XI Praise Jesús, my son Dan saw Vietnam before I did. By the time Dan got there, Saigon was called Ho Chi Minh City and you could buy Advil on any corner. Dan has also been to Brazil, Nicaragua, India, Nepal, Cambodia, South Africa, Zambia and Mozambique. His little sister Bronnie is only 24 but she’s been to Kenya, Uganda, Peru twice, Ecuador, Panama, England, Spain, France and Ireland. She’s sailed to the Galapagos on a research boat. She’s talking about taking another research boat to Antarctica. She’s angry that our map with all the travel pins doesn’t have Antarctica on it because Antarctica is under the frame of the map. If she goes to Waddell Bay, we’ll have to put her pins into the wall under the map.

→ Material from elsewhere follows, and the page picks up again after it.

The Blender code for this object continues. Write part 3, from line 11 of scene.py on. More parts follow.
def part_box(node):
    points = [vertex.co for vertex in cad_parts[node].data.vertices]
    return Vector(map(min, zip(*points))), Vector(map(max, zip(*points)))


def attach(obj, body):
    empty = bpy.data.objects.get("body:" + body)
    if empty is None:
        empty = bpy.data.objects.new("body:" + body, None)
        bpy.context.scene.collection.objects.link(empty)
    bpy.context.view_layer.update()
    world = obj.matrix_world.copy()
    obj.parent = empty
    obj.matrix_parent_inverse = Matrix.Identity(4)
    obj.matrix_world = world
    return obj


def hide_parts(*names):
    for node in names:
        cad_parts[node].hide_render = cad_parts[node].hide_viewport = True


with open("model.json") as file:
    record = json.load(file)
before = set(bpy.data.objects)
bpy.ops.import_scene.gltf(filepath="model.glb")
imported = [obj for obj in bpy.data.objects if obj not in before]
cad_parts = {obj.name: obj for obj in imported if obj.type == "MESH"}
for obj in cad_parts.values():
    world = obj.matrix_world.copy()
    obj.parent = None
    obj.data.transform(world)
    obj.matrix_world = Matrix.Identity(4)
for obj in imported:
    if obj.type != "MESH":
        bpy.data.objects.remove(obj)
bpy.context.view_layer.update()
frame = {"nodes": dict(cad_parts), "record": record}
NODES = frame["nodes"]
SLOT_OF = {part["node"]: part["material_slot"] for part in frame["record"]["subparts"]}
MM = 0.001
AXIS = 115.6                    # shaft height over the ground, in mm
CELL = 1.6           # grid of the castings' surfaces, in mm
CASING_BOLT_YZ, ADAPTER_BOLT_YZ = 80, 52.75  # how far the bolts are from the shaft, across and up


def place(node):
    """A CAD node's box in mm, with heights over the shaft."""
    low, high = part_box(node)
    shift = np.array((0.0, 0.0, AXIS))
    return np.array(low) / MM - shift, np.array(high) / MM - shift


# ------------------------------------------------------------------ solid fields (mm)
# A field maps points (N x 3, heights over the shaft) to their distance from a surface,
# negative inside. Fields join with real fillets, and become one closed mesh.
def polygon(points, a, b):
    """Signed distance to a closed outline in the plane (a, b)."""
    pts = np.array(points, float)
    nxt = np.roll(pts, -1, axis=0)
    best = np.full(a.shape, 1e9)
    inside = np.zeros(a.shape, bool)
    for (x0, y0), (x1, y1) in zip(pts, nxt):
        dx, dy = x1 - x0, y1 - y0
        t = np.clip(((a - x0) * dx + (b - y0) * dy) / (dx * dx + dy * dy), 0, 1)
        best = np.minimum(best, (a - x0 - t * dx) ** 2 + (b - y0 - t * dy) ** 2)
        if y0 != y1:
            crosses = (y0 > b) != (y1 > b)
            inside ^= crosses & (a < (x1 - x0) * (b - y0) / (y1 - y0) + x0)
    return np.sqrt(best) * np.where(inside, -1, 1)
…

XII I used to hate to fly, but that was before everybody else learned to hate it too. Now, I consider all the businessmen grousing because they have to take off their wing tips wussies. I happily remove my belt before I go through the metal detector, gleefully pack my liquids and gels into three ounce containers and place them in a quart-size plastic bag with a sealable top, smile toothily at all the grim-reaper-faced airline security personnel and am only slightly deterred in my excited anticipation of a flight that will have all the creature comforts of an Inquistion hotel, when I realize these Homeland Security dipwads are not doing shit to protect me, that any terrorist worth half his weight in rupees would slip his bombs, his guns, his Koran, his suicide note, his nuclear weapon, his tractor to pull it onto the tarmac and his political tract condemning the American agressor plus the photo of his 15-year-old widow past these idiots as easily as chili rellenos through a gringo. But I refuse to start being terrified to fly again until everyone else chills. More pins.